- [Provided data]
═══

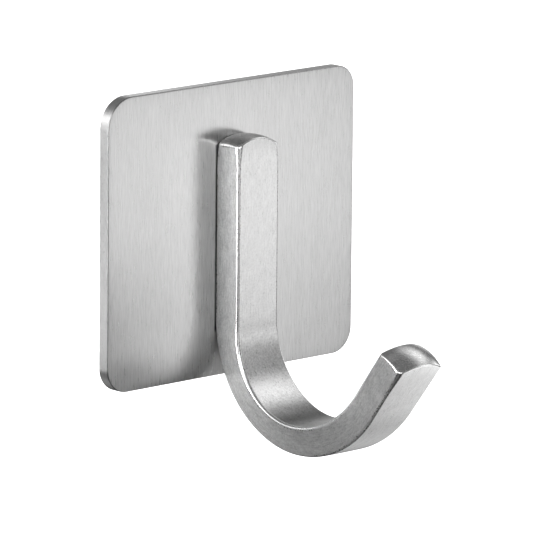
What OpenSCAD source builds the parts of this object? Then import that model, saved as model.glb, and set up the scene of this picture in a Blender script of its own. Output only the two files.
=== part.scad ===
// Adhesive wall hook: a brushed steel plate on a foam adhesive pad, with a
// J-shaped flat bar resistance-welded to its front.
// Frame: origin at the centre of the pad's wall side, +Y into the wall,
// +Z up, the hook reaches out along -Y.  All sizes in millimetres.

/* [Plate] */
// Width of the plate, left to right
plate_w = 50; // [40:0.5:60]
// Height of the plate
plate_h = 45; // [40:0.5:60]
// Sheet thickness of the plate
plate_t = 2; // [1.5:0.1:3]
// Radius of the plate's corners, seen from the front
plate_r = 4; // [2:0.5:8]

/* [Hook bar] */
// Width of the flat bar
bar_w = 8.4; // [6:0.1:12]
// Thickness of the flat bar
bar_t = 5; // [3.6:0.1:6]
// Rounding of the bar's four long edges
bar_edge = 0.45; // [0.2:0.05:0.8]
// Sideways place of the bar on the plate, + to the right
bar_x = 0.8; // [-2:0.1:2]
// Height of the bar's upper end above the plate's centre
bar_top = 14.8; // [12:0.1:18]
// Height at which the straight leg starts to bend
bend_z = -14.3; // [-17:0.1:-12]

/* [Crowned ends] */
// Radius of the crown on each end of the bar
crown_r = 8; // [6.5:0.1:20]
// Lean of the upper crown, + raises the side away from the plate
crown_lean_top = 1; // [-8:0.5:8]
// Lean of the tip's crown, + lowers the side over the cradle
crown_lean_tip = 7; // [-8:0.5:8]

/* [Bend] */
// Mid-line radius of the first quarter of the bend, down to its lowest point
bend_r1 = 15.2; // [12:0.1:20]
// Mid-line radius from the lowest point to the rising tip
bend_r2 = 18.7; // [14:0.1:24]
// Straight length of the rising tip, to the top of its crown
tip_len = 11.3; // [8:0.1:18]

/* [Adhesive pad] */
// Gap from the plate's edge to the pad's edge
pad_inset = 1.5; // [1:0.1:4]
// Thickness of the foam core
foam_t = 0.8; // [0.5:0.1:1.5]
// Thickness of each adhesive film
film_t = 0.1; // [0.1:0.05:0.2]

/* [Welds] */
// Diameter of each weld nugget
nugget_d = 4.4; // [3:0.1:6]
// Depth of a nugget into the plate and into the bar
nugget_h = 0.8; // [0.4:0.1:1]
// Height of the upper nugget
nugget_hi = 7.5; // [4:0.5:9]
// Height of the lower nugget
nugget_lo = -8.5; // [-10:0.5:-4]

/* [Hidden] */
$fn = 96;

pad_t = foam_t + 2 * film_t;           // whole pad
front_y = -(pad_t + plate_t);          // front face of the plate
pad_w = plate_w - 2 * pad_inset;
pad_h = plate_h - 2 * pad_inset;
pad_r = max(1, plate_r - pad_inset);

// Mid-line of the bar in the plane of the J: [distance out from the plate,
// height].  A straight leg runs down to bend_z, a quarter arc takes it to the
// lowest point, a wider arc brings it up to a 4-in-3 slope (53.13 degrees),
// and a straight tip follows.
rise = atan2(4, 3);
c1 = [bar_t / 2 + bend_r1, bend_z];
c2 = [c1[0], bend_z - bend_r1 + bend_r2];
rise_0 = c2 + bend_r2 * [0.8, -0.6];   // start of the straight tip

// Rectangle with round corners, centred
module round_rect(w, h, r) {
  square([w - 2 * r, h], center = true);
  square([w, h - 2 * r], center = true);
  for (sx = [-1, 1], sy = [-1, 1])
    translate([sx * (w / 2 - r), sy * (h / 2 - r)]) circle(r);
}

// Flat sheet with round corners whose rear face is at y = rear
module sheet(w, h, r, rear, t)
  translate([0, rear, 0]) rotate([90, 0, 0])
    linear_extrude(t) round_rect(w, h, r);

// Children are drawn in the plane of the J: x out from the plate, y up
module j_plane()
  translate([bar_x, front_y, 0]) rotate([90, 0, -90]) children();

// Children are drawn along +Z and laid along a heading in the J's plane
module heading(p, a)
  translate([p[0], p[1], 0]) rotate([0, 0, a]) rotate([0, 90, 0]) children();

// Straight stretch of bar along +Z whose end is crowned by a sphere that
// leans about the middle of the end, at z = len
module crowned_bar(len, lean) {
  cut = len - 4;
  linear_extrude(cut) round_rect(bar_w, bar_t, bar_edge);
  intersection() {
    translate([0, 0, cut]) linear_extrude(6)
      round_rect(bar_w, bar_t, bar_edge);
    translate([0, 0, len]) rotate([lean, 0, 0]) translate([0, 0, -crown_r])
      sphere(crown_r);
  }
}

// Ring of bar about c
module bar_ring(c, r)
  translate([c[0], c[1], 0]) rotate_extrude()
    translate([r, 0]) round_rect(bar_t, bar_w, bar_edge);

// Stretch of that ring inside the wedge with its corner at c
module bent_bar(c, r, wedge) intersection() {
  bar_ring(c, r);
  translate([c[0], c[1], -bar_w]) linear_extrude(2 * bar_w) polygon(wedge);
}

// Lens-shaped weld nugget centred on the joint between plate and bar
module nugget(z) {
  r = (nugget_d * nugget_d / 4 + nugget_h * nugget_h) / (2 * nugget_h);
  translate([bar_x, front_y, z]) intersection() {
    translate([0, r - nugget_h, 0]) sphere(r);
    translate([0, nugget_h - r, 0]) sphere(r);
  }
}

module nuggets() { nugget(nugget_hi); nugget(nugget_lo); }

// Stamped plate, with a melted-in pocket under each weld
module backplate() color([0.80, 0.80, 0.79]) difference() {
  sheet(plate_w, plate_h, plate_r, -pad_t, plate_t);
  nuggets();
}

// J-shaped flat bar with crowned ends
module hook_bar() color([0.74, 0.74, 0.73]) difference() {
  j_plane() {
    heading([bar_t / 2, bend_z], 90)
      crowned_bar(bar_top - bend_z, crown_lean_top);
    bent_bar(c1, bend_r1, [[0, 0], [-50, 0], [-50, -50], [0, -50]]);
    bent_bar(c2, bend_r2, [[0, 0], [0, -50], [40, -50], [40, -30]]);
    heading(rise_0, rise) crowned_bar(tip_len, crown_lean_tip);
  }
  nuggets();
}

// The two fused spots that join bar and plate
module weld_nuggets() color([0.60, 0.60, 0.62]) nuggets();

// Film of adhesive between the plate and the foam
module plate_adhesive() color([0.86, 0.86, 0.82])
  sheet(pad_w, pad_h, pad_r, -film_t - foam_t, film_t);

// Foam core of the pad
module foam_core() color([0.35, 0.36, 0.38])
  sheet(pad_w, pad_h, pad_r, -film_t, foam_t);

// Film of adhesive that bonds to the wall
module wall_adhesive() color([0.88, 0.88, 0.84])
  sheet(pad_w, pad_h, pad_r, 0, film_t);

backplate();
hook_bar();
weld_nuggets();
plate_adhesive();
foam_core();
wall_adhesive();
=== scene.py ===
import math

import bpy
import numpy as np
from mathutils import Matrix, Vector


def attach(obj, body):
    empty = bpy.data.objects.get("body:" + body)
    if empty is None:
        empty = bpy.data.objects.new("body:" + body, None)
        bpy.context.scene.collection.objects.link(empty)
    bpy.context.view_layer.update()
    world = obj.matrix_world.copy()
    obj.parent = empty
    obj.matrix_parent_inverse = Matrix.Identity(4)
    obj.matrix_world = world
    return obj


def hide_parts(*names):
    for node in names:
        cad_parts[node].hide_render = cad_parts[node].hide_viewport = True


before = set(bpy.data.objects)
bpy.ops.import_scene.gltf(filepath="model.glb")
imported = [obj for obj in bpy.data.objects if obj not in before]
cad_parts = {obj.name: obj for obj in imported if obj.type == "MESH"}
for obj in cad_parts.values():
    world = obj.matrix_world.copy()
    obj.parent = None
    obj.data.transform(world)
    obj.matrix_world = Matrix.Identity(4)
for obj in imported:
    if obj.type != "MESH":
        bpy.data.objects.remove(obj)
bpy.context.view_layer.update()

MM = 0.001

# ---------------------------------------------------------------- camera
# The plate's front face is the plane Y = FRONT; the camera stands up and to
# the left of it, a little over a metre away, with a long lens.
FRONT = -3.0
YAW, PITCH, ROLL = 0.742440, 0.203398, 0.008934
DIST, FOCAL = 1041.10, 6863.6
SHIFT_X, SHIFT_Y = 5.7264, -6.4206


def make_camera():
    d = Vector((math.sin(YAW) * math.cos(PITCH), math.cos(YAW) * math.cos(PITCH), -math.sin(PITCH)))
    r = Vector((math.cos(YAW), -math.sin(YAW), 0.0))
    u = r.cross(d)
    right = r * math.cos(ROLL) + u * math.sin(ROLL)
    up = u * math.cos(ROLL) - r * math.sin(ROLL)
    eye = -DIST * d + SHIFT_X * right + SHIFT_Y * up + Vector((0.0, FRONT, 0.0))
    data = bpy.data.cameras.new("camera")
    data.sensor_width = 36.0
    data.lens = FOCAL * 36.0 / 540.0
    data.clip_start, data.clip_end = 0.05, 50.0
    cam = bpy.data.objects.new("camera", data)
    bpy.context.scene.collection.objects.link(cam)
    m = Matrix((right, up, -d)).transposed().to_4x4()
    m.translation = eye * MM
    cam.matrix_world = m
    bpy.context.scene.camera = cam
    return cam


camera = make_camera()
scene = bpy.context.scene
scene.view_settings.view_transform = "Standard"
scene.view_settings.look = "None"
scene.view_settings.exposure = 0.0
scene.view_settings.gamma = 1.0


# ---------------------------------------------------------------- mesh help
def new_object(name, verts_mm, faces, uvs=None, mats=(), face_mats=None):
    me = bpy.data.meshes.new(name)
    me.from_pydata([tuple(c * MM for c in v) for v in verts_mm], [], faces)
    me.validate()
    for p in me.polygons:
        p.use_smooth = True
    if uvs is not None:
        layer = me.uv_layers.new(name="grain")
        layer.data.foreach_set("uv", np.asarray(uvs, dtype=np.float32).ravel())
    ob = bpy.data.objects.new(name, me)
    scene.collection.objects.link(ob)
    for m in mats:
        me.materials.append(m)
    if face_mats is not None:
        me.polygons.foreach_set("material_index", np.asarray(face_mats, dtype=np.int32))
    me.update()
    return ob


def smoothstep(a, b, x):
    t = min(1.0, max(0.0, (x - a) / (b - a)))
    return t * t * (3 - 2 * t)


def side_stops(n):
    """Places along a flat side, close together by its ends so that the rounding shades crisply."""
    inner = [0.012, 0.05] + [0.05 + 0.9 * (i + 1) / (n + 1) for i in range(n)] + [0.95, 0.988]
    return inner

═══

- [Instructions to follow] Repeat the span of lines that opens with the line holding "bonds to the wall" and closes with the line holding "in imported if", exactly as it stands.

- [Task solution]
// Film of adhesive that bonds to the wall
module wall_adhesive() color([0.88, 0.88, 0.84])
  sheet(pad_w, pad_h, pad_r, 0, film_t);

backplate();
hook_bar();
weld_nuggets();
plate_adhesive();
foam_core();
wall_adhesive();
=== scene.py ===
import math

import bpy
import numpy as np
from mathutils import Matrix, Vector


def attach(obj, body):
    empty = bpy.data.objects.get("body:" + body)
    if empty is None:
        empty = bpy.data.objects.new("body:" + body, None)
        bpy.context.scene.collection.objects.link(empty)
    bpy.context.view_layer.update()
    world = obj.matrix_world.copy()
    obj.parent = empty
    obj.matrix_parent_inverse = Matrix.Identity(4)
    obj.matrix_world = world
    return obj


def hide_parts(*names):
    for node in names:
        cad_parts[node].hide_render = cad_parts[node].hide_viewport = True


before = set(bpy.data.objects)
bpy.ops.import_scene.gltf(filepath="model.glb")
imported = [obj for obj in bpy.data.objects if obj not in before]
cad_parts = {obj.name: obj for obj in imported if obj.type == "MESH"}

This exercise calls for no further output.